Rituals and symbols play a very important part in Jewish life. Pesach is a wonderful case in point. All those symbols on the Seder plate: karpas (green vegetable), maror (bitter herb), charoset (chopped nuts, apple and kiddush wine), beitzah (roasted egg), z’ro’a (roasted lamb-shank bone).
The most powerful symbol of all is the item that’s not on the Seder plate, and has its own unique role in the Seder – and in the festival as a whole: matzah.
In an important sense, matzah is the defining symbol of Pesach. We read in parashat Emor (Leviticus 23 :6) that matzah actually gives its name to the festival: Chag Ha-Matzot, ‘The Festival of Unleavened Bread’. Strictly speaking, the word Pesach, evoking the final and tenth plague against Egypt, when the Eternal One ‘passed over’ – pasach – the houses of the Israelites (Bo, Exodus 12:27), is the name given to twilight on the evening before (Lev. 23:5); recalling the sacrificing of lambs by each household. It was only because the slaves marked their doorposts and lintels with blood, that the final plague passed over them (Ex. 12:3-13).
Thus, the Israelites participated in their own liberation. They also showed their readiness for freedom, when they fled Egypt so quickly their dough had no time to rise (Ex. 12:39) – hence the significance of matzah as the bread of freedom to be eaten throughout the festival (Ex. 13:6). Only by removing leaven and eating matzah can the descendants of the liberated slaves indicate our identification with the Exodus.
But then, in the Haggadah, the rabbis’ re-telling of the Exodus story, matzah is referred to as lachma anya, which both means, both, ‘the bread of affliction’ and ‘the poor bread’. There’s a very dramatic moment in the Seder, when the leader uncovers the plate on which there are three matzot, breaks the middle matzah (and then hides the larger part of it as the afikomen – the Greek word for ‘dessert’ – to be found by the children after the meal). Holding up the plate, the leader declares in Aramaic – the vernacular of the time: ‘Ha lachma anya … This is the bread of affliction that our ancestors ate in the land of Egypt.’

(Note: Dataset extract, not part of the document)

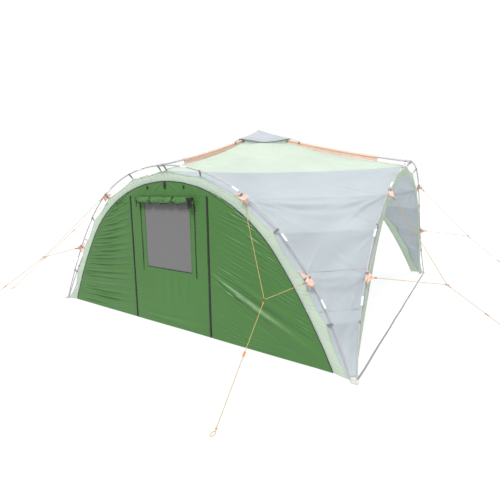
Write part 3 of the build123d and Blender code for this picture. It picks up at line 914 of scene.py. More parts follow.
def roof_base(reach, v):
    """The roof between two ridges: reach is the distance out along them."""
    drop = ROOF_DROP + 5 * MM * (reach - VENT_REACH) / (CLOTH - VENT_REACH)
    drop = drop - 24 * MM * np.clip((1.0 - reach) / 0.5, 0, 1)
    z = ridge_z(reach) - drop
    lowered = (1.777 - (ridge_z(ROOF_END) - 0.060)) * (reach - 1.95) / 0.098
    z = np.where(reach > 1.95, z + lowered, z)
    front, right = stack(4 * MM, -reach, z), stack(reach, -4 * MM, z)
    flat = front + (right - front) * v[..., None]
    sag = (0.012 + 0.033 * ((reach - VENT_REACH) / (CLOTH - VENT_REACH)) ** 3) * 4 * v * (1 - v)
    flat[..., 2] -= sag
    return flat


def make_roof_panel(side, name, rng):
    reach, v = spread(np.linspace(VENT_REACH, ROOF_END, 90), np.linspace(0, 1, 150))
    points = roof_base(reach, v)
    folds = []
    for k in range(9):
        start = rng.uniform(0.06, 0.94)
        route = [(VENT_REACH + 0.06, start), (1.2, start + rng.uniform(-0.05, 0.05)),
                 (2.03, start + rng.uniform(-0.08, 0.08))]
        folds.append((route, rng.uniform(22, 50) * MM, rng.uniform(1.5, 3.5) * MM))
    for v_tip, step in ((0.02, 1), (0.98, -1)):
        for k in range(5):
            route = [(2.03 - 0.02 * k, v_tip), (1.72 - 0.16 * k, v_tip + step * (0.10 + 0.07 * k))]
            folds.append((route, rng.uniform(16, 26) * MM, rng.uniform(2.5, 4.5) * MM))
    placed = [(roof_base(*(np.array(c) for c in zip(*route))), w, h) for route, w, h in folds]
    out = lift(points, placed) * np.clip(np.minimum(v, 1 - v) * 30, 0, 1)
    points = points - normals_of(points) * out[..., None]
    uv = stack((v - 0.5) * 2.9, reach)
    points = turn(points, side)
    piece = cloth_piece(f"roof_cloth_{name}", points, uv, "roof_green", CANOPY_T,
                        replaces=(f"roof_panel_{name}",))
    declare(piece, *flat_size(points), rests_on=["ridge_sleeves"],
            with_pieces=[make_vent_net(side, name)])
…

So, how can matzah, simultaneously, be the bread of freedom and the bread of affliction? Because those who are oppressed are challenged to struggle for their own liberation. Of course, that is a tall order. We only have to think of those enslaved in the world today. How do the enslaved break their chains? Struggling for liberation involves garnering the courage and determination to gather the broken pieces of our battered selves together – hence that broken matzah ‘between’. It also demands the active assistance of others. In the Haggadah, the Eternal One is the lone hero. In the Torah we find the midwives, Shifrah and Pu’ah, who saved the baby boys from Pharaoh’s genocidal decree (Sh’mot, Ex. 1:15-22), and the sibling-leaders, Miriam, Moses and Aaron. May the Exodus story and the humble matzah that we will eat throughout the festival, inspire us to challenge slavery and persecution in every place. Chag Pesach Samei’ach!